L’utilità del grande calderone (oggi ancora presente solo per figura nei caminetti o trasformato addirittura in fioriera appeso ai portici) è svanita nella metà del Novecento con l’arrivo delle pentole in alluminio, ferro e più di recente acciaio inossidabile, destinate ai fornelli “pipigas”, dotati di bombole. Cambiava ed è cambiato il modo di cucinare.
Le caudere avevano bisogno di un grande fuoco alimentato con cura. L’arte dei costruttori di pentole ha radici antiche e in Piemonte la tradizione in cucina ha sempre visto principalmente l’utilizzo sia della terracotta che del rame.
Le pentole in terracotta, utilizzate sin dai tempi più antichi e dalle nostre parti chiamate diàn, hanno dato origine a piatti simbolo della tradizione, in primis ricordiamo bagna cauda, fricandò e quajette.
Le cotture nella terracotta dovevano e devono avvenire a fuoco lento o addirittura a bagno maria, per evitare che i cibi aderiscano al fondo (trasmettendo un sapore affumicato o bruciacchiato alle pietanze). Ancora oggi la terracotta è facilmente reperibile e la produzione avviene in località dove storicamente è nota la lavorazione della ceramica; Albissola superiore in Liguria, ad esempio, era la patria del fujòt (la padellina in terracotta con il fornetto per la bagna cauda), ma purtroppo, alcuni anni fa, ha chiuso l’ultima fabbrica che li produceva e oggi sul mercato se ne trovano di produzione spagnola o cinese.
Con l’arrivo del ferro e del rame abbiamo assistito alla nascita di piatti conviviali che hanno fortemente caratterizzato la cucina monferrina e astigiana, tra cui il bollito misto, la lepre al sivè e la polenta.
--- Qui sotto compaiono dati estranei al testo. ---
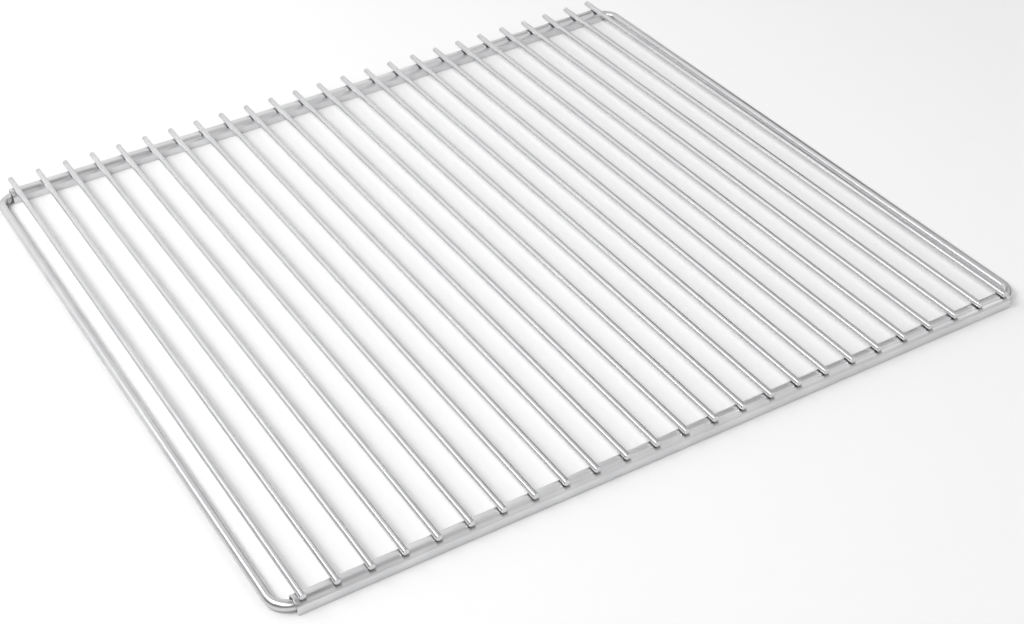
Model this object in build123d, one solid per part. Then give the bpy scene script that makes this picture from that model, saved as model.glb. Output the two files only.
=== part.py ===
from build123d import *
import os

# Welded wire rack of polished stainless steel, in millimetres, +Z up.
# +X runs along the two channels, and +Y runs along the bars from the front to the back.
# The origin is the middle of the rectangle that the rack covers, on the flat that it stands on.
# Twenty-five round bars lie side by side across two folded channels, which hold them up at
# the front and the back. A closed ring of thicker rod runs all the way round. Its front and
# back runs lie inside the channels, and its side runs are what the rack slides on.

# the grid of bars
BAR_COUNT = 25
PITCH = 20.0                # from the middle of one bar to the middle of the next
BAR_D = 4.0
BAR_LENGTH = 481.0
END_BREAK = 0.3             # chamfer that deburring leaves on each cut end
WELD_SINK = 0.3             # how far resistance welding lets a bar down into the channel

# the channels, folded from sheet into an upside-down U
SHEET = 1.0
CHANNEL_W = 10.6            # over both legs
CHANNEL_H = 8.5
FOLD_R = 4.4                # outside radius of each fold
CHANNEL_PAST_BAR = 4.4      # from the middle of an end bar to the channel's end
FRONT_LIP = 1.4             # how far the front channel stands out past the bars' front ends
BACK_OVERHANG = 6.2         # how far the bars' back ends stand out past the back channel

# the ring of rod
RING_D = 6.5
RING_PAST_BAR = 13.4        # from the middle of an end bar to the middle of a side run
RING_CORNER_R = 12.2        # bend radius of the rod's middle line

# the weld beads that hold the channels on the ring, along the underside
TACKS_PER_LEG = 5
TACK_SPACING = 105.0
TACK_LENGTH = 8.0
TACK_R = 1.5
TACK_Z = 1.7                # height of a bead's middle line
TACK_FROM_LEG = 0.7         # from the leg's inner face to a bead's middle line

# places worked out from the sizes above
grid_half = PITCH * (BAR_COUNT - 1) / 2
side_x = grid_half + RING_PAST_BAR
channel_length = 2 * (grid_half + CHANNEL_PAST_BAR)
overall_depth = FRONT_LIP + BAR_LENGTH
bar_front_y = FRONT_LIP - overall_depth / 2
bar_back_y = overall_depth / 2
front_channel_y = (CHANNEL_W - overall_depth) / 2
back_channel_y = bar_back_y - BACK_OVERHANG - CHANNEL_W / 2
bar_z = CHANNEL_H - WELD_SINK + BAR_D / 2
ring_z = RING_D / 2


def make_channel(y):
    """A sheet folded into an upside-down U, open below and at both ends."""
    outside = Rectangle(CHANNEL_W, CHANNEL_H, align=(Align.CENTER, Align.MIN))
    outside = fillet(outside.vertices().sort_by(Axis.Y)[-2:], FOLD_R)
    inside = Rectangle(CHANNEL_W - 2 * SHEET, CHANNEL_H - SHEET, align=(Align.CENTER, Align.MIN))
    inside = fillet(inside.vertices().sort_by(Axis.Y)[-2:], FOLD_R - SHEET)
    start = Plane.YZ.offset(-channel_length / 2)
    return Pos(0, y, 0) * extrude(start * (outside - inside), channel_length)


def make_ring():
    """One rod bent into a closed ring with four round corners."""
    corners = [(x, y, ring_z) for x, y in (
        (-side_x, front_channel_y),
        (side_x, front_channel_y),
        (side_x, back_channel_y),
        (-side_x, back_channel_y),
    )]
    path = FilletPolyline(*corners, radius=RING_CORNER_R, close=True)
    section = Plane(origin=path @ 0, z_dir=path % 0) * Circle(RING_D / 2)
    return sweep(section, path=path)


def make_bar(channels):
    """A straight bar at x = 0, with the flats that welding leaves where it sits on the channels."""
    bar = extrude(Plane.XZ.offset(-bar_front_y) * Pos(0, bar_z) * Circle(BAR_D / 2), -BAR_LENGTH)
    bar = chamfer(bar.edges().filter_by(GeomType.CIRCLE), END_BREAK)
    for channel in channels:
        bar -= channel
    return bar


def make_tacks(y, channel, ring):
    """The beads along both legs of one channel, each filling the gap between leg and rod."""
    gap_y = CHANNEL_W / 2 - SHEET - TACK_FROM_LEG
    beads = []
    for i in range(TACKS_PER_LEG):
        x = (i - (TACKS_PER_LEG - 1) / 2) * TACK_SPACING
        for side in (-1, 1):
            middle = Pos(x, y + side * gap_y, TACK_Z)
            bead = middle * Rot(0, 90, 0) * Cylinder(TACK_R, TACK_LENGTH)
            for end in (-1, 1):
                bead += middle * Pos(end * TACK_LENGTH / 2, 0, 0) * Sphere(TACK_R)
            beads.append(bead - channel - ring)
    return Compound(children=[solid for bead in beads for solid in bead.solids()])


front_channel = make_channel(front_channel_y)
back_channel = make_channel(back_channel_y)
ring = make_ring()
bar = make_bar((front_channel, back_channel))

parts = {
    "front_channel": front_channel,
    "back_channel": back_channel,
    "ring_frame": ring,
    "front_tack_welds": make_tacks(front_channel_y, front_channel, ring),
    "back_tack_welds": make_tacks(back_channel_y, back_channel, ring),
}
for i in range(BAR_COUNT):
    parts[f"bar_{i + 1:02d}"] = Pos(i * PITCH - grid_half, 0, 0) * bar

os.makedirs("parts", exist_ok=True)
for name, shape in parts.items():
    export_step(shape, f"parts/{name}.step")
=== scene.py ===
import bmesh
import bpy
import math
import random
from mathutils import Matrix, Vector


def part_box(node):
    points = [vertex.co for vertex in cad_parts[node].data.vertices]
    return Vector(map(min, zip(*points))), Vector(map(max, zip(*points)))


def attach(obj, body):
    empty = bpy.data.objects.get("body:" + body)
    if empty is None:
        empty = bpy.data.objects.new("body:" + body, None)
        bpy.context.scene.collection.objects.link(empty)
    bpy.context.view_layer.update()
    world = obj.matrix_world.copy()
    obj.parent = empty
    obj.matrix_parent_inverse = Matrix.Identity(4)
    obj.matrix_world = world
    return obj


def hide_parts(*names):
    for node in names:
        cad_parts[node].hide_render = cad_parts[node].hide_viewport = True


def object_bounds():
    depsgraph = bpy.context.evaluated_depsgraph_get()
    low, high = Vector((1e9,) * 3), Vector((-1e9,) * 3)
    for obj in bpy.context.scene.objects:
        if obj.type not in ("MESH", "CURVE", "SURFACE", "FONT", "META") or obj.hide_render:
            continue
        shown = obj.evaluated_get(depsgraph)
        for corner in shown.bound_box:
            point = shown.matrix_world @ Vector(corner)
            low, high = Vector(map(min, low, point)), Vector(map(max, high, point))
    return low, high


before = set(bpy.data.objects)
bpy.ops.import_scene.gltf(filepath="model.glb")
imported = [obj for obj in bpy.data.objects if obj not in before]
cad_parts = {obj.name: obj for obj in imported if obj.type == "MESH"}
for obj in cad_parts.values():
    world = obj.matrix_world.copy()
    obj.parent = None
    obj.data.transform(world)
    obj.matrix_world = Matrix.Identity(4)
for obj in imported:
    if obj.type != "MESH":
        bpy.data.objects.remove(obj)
cad_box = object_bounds()


# The ring. One length of polished stainless rod, bent round four corners and butt-welded
# into a closed loop. It carries the whole rack: its front and back runs lie inside the
# channels, and its side runs slide on the ledges of the cabinet.
MM = 0.001
RING_CORNER_R = 12.2 * MM
RING_SIDES = 56
RING_CORNER_STEPS = 28
RING_STEEL = (0.69, 0.69, 0.695)
RING_STEEL_SHADED = (0.63, 0.63, 0.64)
RING_ROUGHNESS = 0.26
# Painted shade: the near-black that steel is darkened to in the creases where bars and channels meet
PAINTED_CREASE_SHADE = (0.14, 0.13, 0.12)
LINES_PER_METRE = 2600.0  # across the drawing or rolling lines
LINE_BREAKS_PER_METRE = 22.0  # along them
LINE_DEPTH = 0.004 * MM
CLOUDS_PER_METRE = 38.0
CLOUD_EDGES = (0.35, 0.68)  # cloud noise below the first is shaded steel, above the second bright
SMEARS_PER_METRE = 160.0


class Shade:
    """One output socket of a shader node. Arithmetic on it adds the Math nodes that work it out."""

    def __init__(self, paint, socket):
        self.paint = paint
        self.socket = socket

    def __add__(self, other):
        return self.paint.math("ADD", self, other)

    def __sub__(self, other):
        return self.paint.math("SUBTRACT", self, other)

    def __mul__(self, other):
        return self.paint.math("MULTIPLY", self, other)

    def __rsub__(self, other):
        return self.paint.math("SUBTRACT", other, self)

    __radd__ = __add__
    __rmul__ = __mul__

    def along(self, axis):
        """The X, Y or Z part of a place."""
        return self.paint.node("ShaderNodeSeparateXYZ", {}, {"Vector": self}, output=axis)

    def between(self, low, high):
        """0 up to low, 1 from high, and smooth between them."""
        return self.paint.node(
            "ShaderNodeMapRange",
            {"interpolation_type": "SMOOTHSTEP"},
            {"Value": self, "From Min": low, "From Max": high},
        )


class Paint:
    """A material, or the world, that is built up node by node."""

    def __init__(self, owner):
        owner.use_nodes = True
        self.tree = owner.node_tree
        self.tree.nodes.clear()

    def node(self, kind, settings, sockets, output=0):
        """Adds a node, sets it up, and fills its sockets with values or links. Gives one output."""
        made = self.tree.nodes.new(kind)
        for name, value in settings.items():
            setattr(made, name, value)
        for socket, value in sockets.items():
            if isinstance(value, Shade):
                self.tree.links.new(value.socket, made.inputs[socket])
            else:
                made.inputs[socket].default_value = value
        return Shade(self, made.outputs[output]) if made.outputs else made

    def math(self, operation, *values):
        return self.node("ShaderNodeMath", {"operation": operation}, dict(enumerate(values)))

    def place(self):
        """Where a point is in the rack's own frame, in metres."""
        return self.node("ShaderNodeTexCoord", {}, {}, output="Object")

    def noise(self, place, density, detail=3.0):
        """Noise with its own density along X, Y and Z, in lumps per metre."""
        scaled = self.node("ShaderNodeVectorMath", {"operation": "MULTIPLY"}, {0: place, 1: density})
        return self.node("ShaderNodeTexNoise", {}, {"Vector": scaled, "Scale": 1.0, "Detail": detail})

    def bump(self, depth, height):
        """A Normal for a surface whose relief is depth metres where height goes from 0 to 1."""
        return self.node("ShaderNodeBump", {}, {"Strength": 1.0, "Distance": depth, "Height": height})

    def mix_colours(self, share, first, second):
        """From the first colour to the second. The node's colour sockets are numbers 6 and 7."""
        first, second = (c if isinstance(c, Shade) else (*c, 1.0) for c in (first, second))
        return self.node(
            "ShaderNodeMix", {"data_type": "RGBA"}, {0: share, 6: first, 7: second}, output=2,
        )

    def finish(self, sockets):
        """The Principled shader, with these sockets, on the material's output."""
        shader = self.node("ShaderNodeBsdfPrincipled", {}, sockets)
        self.node("ShaderNodeOutputMaterial", {}, {"Surface": shader})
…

Le pentole in rame hanno un alto potere di conducibilità termica. La parte interna dei calderoni veniva stagnata per evitare che con la cottura dei cibi contenenti acidità organica favorisse la cessione di ioni di rame da parte della pentola.
Erano i “magnin” gli specialisti della laccatura in stagno delle pentole, esperti calderai itineranti. La storia narra che nel 1571 a Ponti, un comune dell’acquese, un gruppo di calderai provenienti da Dipiniano (paese del cosentino), ospitati dal Marchese Cristoforo del Carretto per una settimana, in cambio della riparazione di un enorme calderone in rame ottennero una grande quantità di farina di mais che seppero trasformare in un polentone conviviale, dando così il via ai tradizionali polentoni della valle Bormida che ancora oggi ogni anno, in primavera, coinvolgono migliaia di partecipanti.
Mario Soldati nella sua trasmissione Rai del 1957 “Alla ricerca dei cibi genuini – viaggio nella Valle del Po” realizzò un servizio televisivo sul polentone di Ponti.
L’uso delle caudere nelle nostre campagne si può ancora incontrare sull’aia di qualche cascina per la cottura a bagno maria per la sterilizzazione dei barattoli della conserva di pomodoro e delle marmellate.
Una bella batteria di caudere in azione si può vedere ogni anno il 2 gennaio alla festa dei coscritti di Castiglione, la frazione di Asti, dove per antica tradizione (vedi Astigiani n. 2 del dicembre 2012), vengono distribuiti fagioli e ceci cotti appunto nei pentoloni di rame.
La Proloco ne possiede forse la dotazione più ampia ancora attiva del Monferrato.